James Forsyth James Forsyth

Cameron declares that the Tories are the ‘party of working people’ as he pledges to extend right to buy

Tomorrow’s Tory manifesto will contain the boldest policy proposal of this campaign so far. The party will promise to extend the right to buy to 1.3 million families living in housing association properties.

This policy has the potential to create a new group of homeowners and to start the reversal of the decline in home ownership; even critics of the plan think that more than 150,000 families might take advantage of it. It helps to keep alive the idea of a property owning democracy which has been so crucial to the success of the centre-right in this country.

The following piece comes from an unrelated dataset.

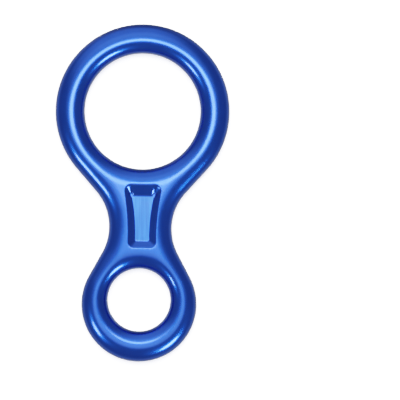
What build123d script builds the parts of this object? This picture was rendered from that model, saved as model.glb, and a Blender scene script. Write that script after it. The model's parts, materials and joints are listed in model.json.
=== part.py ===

It is worth remembering that the political genius of the right to buy under Thatcher was that it created a new group of Tory voters as well as shifting the centre of political gravity in Britain to the right, making it more hostile to property and wealth taxes. In time, this extension of the policy could do the same.

The extension of the right to buy will be paid for by selling off the most expensive council properties as they fall vacant. Sold off properties will, the Tories say, be replaced on an at least one to one basis; addressing one of the big criticism of the Thatcher-era version of the scheme.

Tomorrow, Cameron will also—according to the Daily Mail’s respected political editor James Chapman—link the tax free allowance to the minimum wage. Cameron will cite these policies when he declares that the Tories are ‘the party of working people’. This is a clear grab for both Labour’s traditional language and political territory. Now, the question is whether these moves can break the current stalemate in the polls.